There was considerable confusion in HMRC’s records regarding exactly what was sent to Steele and when. However, the judge was able to deduce as a finding of fact that paper returns were delivered to Steele’s address more than three months before the date he filed electronically.
Judge Thomas was concerned to ensure that this was not another case of HMRC wrongly issuing TMA 1970 s 8 notices as part of their PAYE collection strategy (which he had criticised strongly in Goldsmith TC06284). Happily for HMRC, he was satisfied that the returns were issued for a valid purpose.

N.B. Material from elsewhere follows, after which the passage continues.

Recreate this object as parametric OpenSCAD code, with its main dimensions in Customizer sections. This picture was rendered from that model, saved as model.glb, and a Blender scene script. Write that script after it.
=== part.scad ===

HMRC suggested that Steele didn’t have a reasonable excuse for the late filing of the returns, since:
(1) “A prudent person would have made arrangements to have any post from HMRC forwarded or otherwise brought to his attention”.
(2) Steele should have known since 2009 that he was under an obligation to register for self assessment, since on becoming a director he acquired several responsibilities, one of which “is to register for self assessment and send a self assessment return each year”.
(3) “HMRC expect a prudent person, exercising reasonable foresight and due diligence… to have made themselves aware of their responsibilities as a director.”
The judge found all of this quite astounding. He went so far as to suggest that the HMRC officer who wrote the statement of case “cannot ever have read s 7 TMA 1970”!
For those of us who have actually read TMA 1970 section 7, it is quite straightforward. The law makes no special mention of directors, but instead concerns itself with whether or not all of a person’s taxable income is covered by PAYE (and, for years prior to 5 April 2017, whether any dividend income is chargeable at the upper or additional rate). A director whose only income is being dealt with under PAYE has no obligation to notify chargeability.
HMRC is confusing the obligation to notify with its own “self-imposed and self-selected criteria for issuing a notice to file”.
The fact that HMRC chooses to issue s8 notices (to file tax returns) to all directors is not the same as saying that all directors must make an s7 notification of chargeability on being appointed as a director. Many directors need to, but that will be because they start to have new sources of income which is not covered by the exceptions.
The judge went on to castigate the opinion voiced by HMRC in point three above: “no one should be expected to make themselves aware of what is not a correct statement of the law”.
Update HMRC with address
The judge was also critical of HMRC’s notion that Steele should have told HMRC that he would be away from home for a prolonged period, just in case they wanted to send him time-critical correspondence through the post.
He reviewed all the various obligations which the PAYE regulations impose regarding updating addresses: all of them apply to employers, not to employees (even those who are directors).
Since Steele had no profits in the three years covered by the tax returns, he had no obligation under TMA 1970 s7 to enter the world of self assessment. He did have a property income profit of £24 in 2016/17, but the fact that he had already received SA returns before 5 October 2017 excused him from having to make an s7 notification for that year.
Steele had no obligation to inform HMRC that he wouldn’t be at home during the latter part of 2017. As someone who had always been dealt with under PAYE, he could have no reason to suppose he would be required to make any tax returns, let alone three at a time. He had not “failed to notify chargeability”, either for his rental income or his directorship, so had no reason to expect HMRC to contact him.
He had a reasonable excuse, so the penalties were dismissed.
The judge addressed this point for completeness. Even if he had decided Steele did not have a reasonable excuse, there would have been special circumstances to apply to dismiss at least two of the penalties.
As HMRC issued three returns at the same time, all of which have the same due date, Steele was exposed to triple penalties for what was a single failure. The judge referred to the recent case of Welland TC06265 as good authority to discharge two of the three £100 penalties.
As the judge pointed out, the gov.uk website does need to be revised, to ensure that what it says tallies with the actual law of the land.
In particular, it is no good HMRC arguing that a prudent taxpayer should make themselves aware of their duties and responsibilities if HMRC can’t get the law right on its own website.